◆ STATED TASK:
Restate the complete material exactly.

◆ DATA EXCERPT:
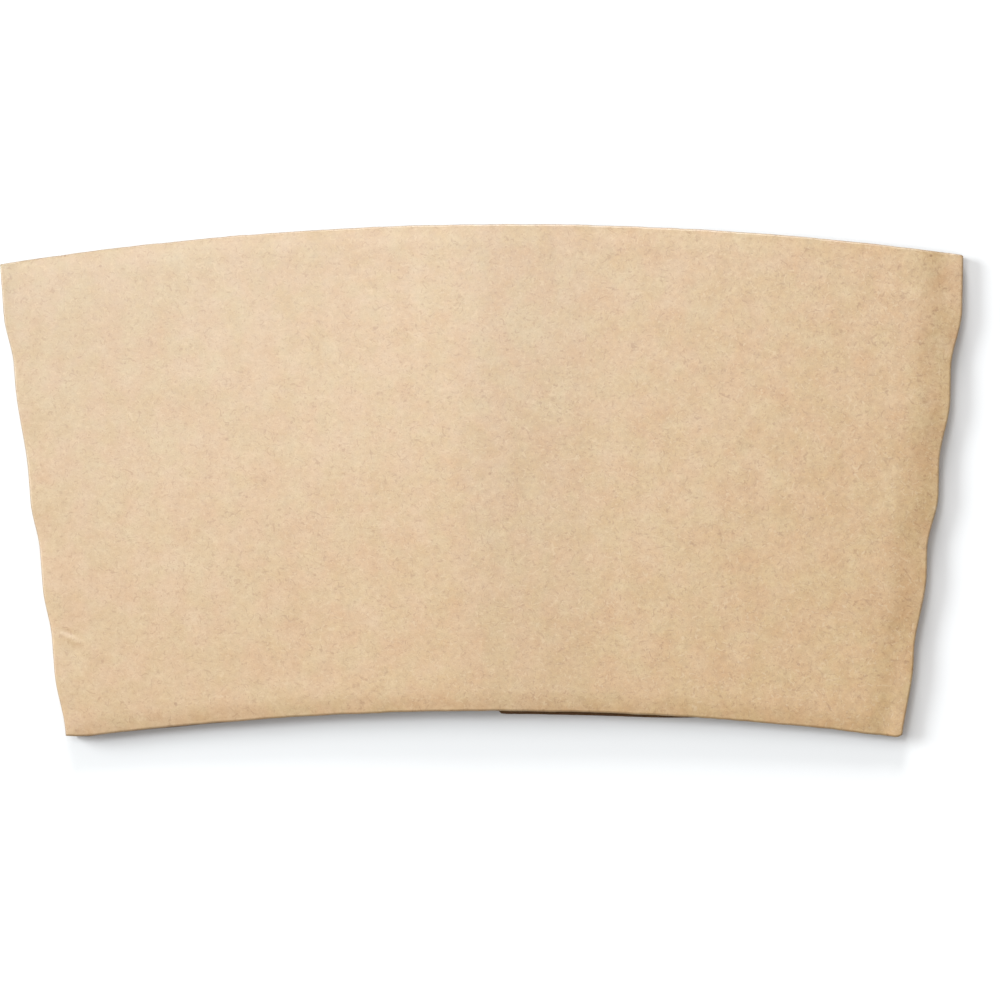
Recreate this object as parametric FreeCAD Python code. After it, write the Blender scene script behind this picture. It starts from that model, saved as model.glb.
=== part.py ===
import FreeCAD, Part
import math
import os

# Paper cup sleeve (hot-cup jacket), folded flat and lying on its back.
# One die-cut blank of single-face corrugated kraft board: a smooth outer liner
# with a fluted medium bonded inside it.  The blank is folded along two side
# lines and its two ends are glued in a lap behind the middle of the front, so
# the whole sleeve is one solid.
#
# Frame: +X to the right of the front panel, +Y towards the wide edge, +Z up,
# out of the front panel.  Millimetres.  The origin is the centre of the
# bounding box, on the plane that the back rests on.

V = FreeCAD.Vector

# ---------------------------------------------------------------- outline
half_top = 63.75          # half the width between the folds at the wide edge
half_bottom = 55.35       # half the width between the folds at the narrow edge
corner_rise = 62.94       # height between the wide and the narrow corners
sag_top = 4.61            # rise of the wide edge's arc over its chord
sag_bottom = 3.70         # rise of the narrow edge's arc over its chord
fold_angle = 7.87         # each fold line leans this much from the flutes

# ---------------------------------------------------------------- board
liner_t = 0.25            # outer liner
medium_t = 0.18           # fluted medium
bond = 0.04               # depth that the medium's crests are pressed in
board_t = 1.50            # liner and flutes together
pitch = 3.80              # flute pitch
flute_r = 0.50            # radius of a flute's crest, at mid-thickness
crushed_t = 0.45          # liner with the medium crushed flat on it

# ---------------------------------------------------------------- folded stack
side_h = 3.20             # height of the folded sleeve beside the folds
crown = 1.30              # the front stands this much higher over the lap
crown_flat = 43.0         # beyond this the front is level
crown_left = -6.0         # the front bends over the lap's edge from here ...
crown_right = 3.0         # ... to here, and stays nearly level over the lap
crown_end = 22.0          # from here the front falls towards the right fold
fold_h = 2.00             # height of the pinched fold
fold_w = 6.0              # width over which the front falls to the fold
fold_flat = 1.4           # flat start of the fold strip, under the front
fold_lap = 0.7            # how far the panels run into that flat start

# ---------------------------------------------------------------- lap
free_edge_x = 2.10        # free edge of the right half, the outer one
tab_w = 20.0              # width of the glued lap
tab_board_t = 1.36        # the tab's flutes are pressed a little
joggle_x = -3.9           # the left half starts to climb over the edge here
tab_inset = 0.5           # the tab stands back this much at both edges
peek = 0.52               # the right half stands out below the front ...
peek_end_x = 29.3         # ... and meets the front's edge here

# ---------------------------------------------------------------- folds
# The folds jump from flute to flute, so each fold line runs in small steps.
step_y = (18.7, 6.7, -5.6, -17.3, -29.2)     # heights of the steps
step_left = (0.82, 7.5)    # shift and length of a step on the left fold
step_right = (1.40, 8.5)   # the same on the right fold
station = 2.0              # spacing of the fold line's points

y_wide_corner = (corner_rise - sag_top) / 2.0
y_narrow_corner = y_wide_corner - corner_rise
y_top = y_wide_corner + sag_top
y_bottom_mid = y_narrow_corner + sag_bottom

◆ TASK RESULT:
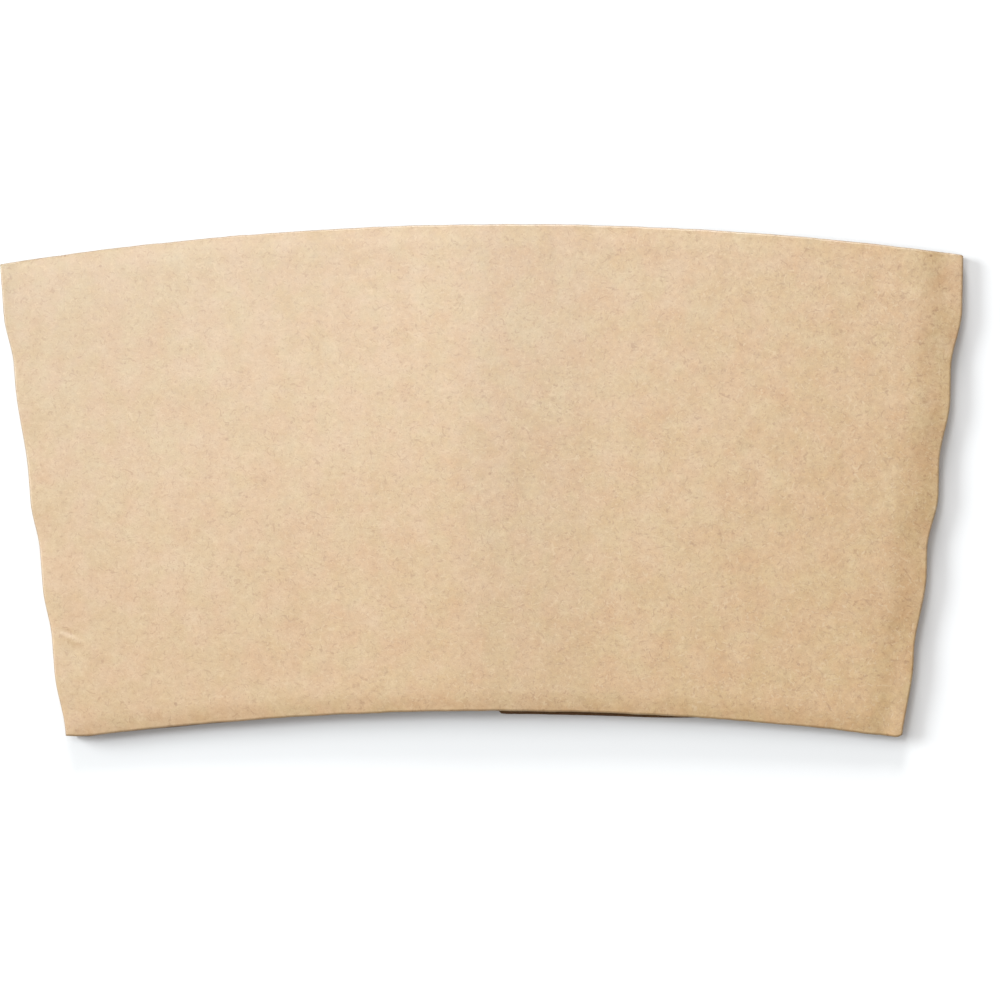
Recreate this object as parametric FreeCAD Python code. After it, write the Blender scene script behind this picture. It starts from that model, saved as model.glb.
=== part.py ===
import FreeCAD, Part
import math
import os

# Paper cup sleeve (hot-cup jacket), folded flat and lying on its back.
# One die-cut blank of single-face corrugated kraft board: a smooth outer liner
# with a fluted medium bonded inside it.  The blank is folded along two side
# lines and its two ends are glued in a lap behind the middle of the front, so
# the whole sleeve is one solid.
#
# Frame: +X to the right of the front panel, +Y towards the wide edge, +Z up,
# out of the front panel.  Millimetres.  The origin is the centre of the
# bounding box, on the plane that the back rests on.

V = FreeCAD.Vector

# ---------------------------------------------------------------- outline
half_top = 63.75          # half the width between the folds at the wide edge
half_bottom = 55.35       # half the width between the folds at the narrow edge
corner_rise = 62.94       # height between the wide and the narrow corners
sag_top = 4.61            # rise of the wide edge's arc over its chord
sag_bottom = 3.70         # rise of the narrow edge's arc over its chord
fold_angle = 7.87         # each fold line leans this much from the flutes

# ---------------------------------------------------------------- board
liner_t = 0.25            # outer liner
medium_t = 0.18           # fluted medium
bond = 0.04               # depth that the medium's crests are pressed in
board_t = 1.50            # liner and flutes together
pitch = 3.80              # flute pitch
flute_r = 0.50            # radius of a flute's crest, at mid-thickness
crushed_t = 0.45          # liner with the medium crushed flat on it

# ---------------------------------------------------------------- folded stack
side_h = 3.20             # height of the folded sleeve beside the folds
crown = 1.30              # the front stands this much higher over the lap
crown_flat = 43.0         # beyond this the front is level
crown_left = -6.0         # the front bends over the lap's edge from here ...
crown_right = 3.0         # ... to here, and stays nearly level over the lap
crown_end = 22.0          # from here the front falls towards the right fold
fold_h = 2.00             # height of the pinched fold
fold_w = 6.0              # width over which the front falls to the fold
fold_flat = 1.4           # flat start of the fold strip, under the front
fold_lap = 0.7            # how far the panels run into that flat start

# ---------------------------------------------------------------- lap
free_edge_x = 2.10        # free edge of the right half, the outer one
tab_w = 20.0              # width of the glued lap
tab_board_t = 1.36        # the tab's flutes are pressed a little
joggle_x = -3.9           # the left half starts to climb over the edge here
tab_inset = 0.5           # the tab stands back this much at both edges
peek = 0.52               # the right half stands out below the front ...
peek_end_x = 29.3         # ... and meets the front's edge here

# ---------------------------------------------------------------- folds
# The folds jump from flute to flute, so each fold line runs in small steps.
step_y = (18.7, 6.7, -5.6, -17.3, -29.2)     # heights of the steps
step_left = (0.82, 7.5)    # shift and length of a step on the left fold
step_right = (1.40, 8.5)   # the same on the right fold
station = 2.0              # spacing of the fold line's points

y_wide_corner = (corner_rise - sag_top) / 2.0
y_narrow_corner = y_wide_corner - corner_rise
y_top = y_wide_corner + sag_top
y_bottom_mid = y_narrow_corner + sag_bottom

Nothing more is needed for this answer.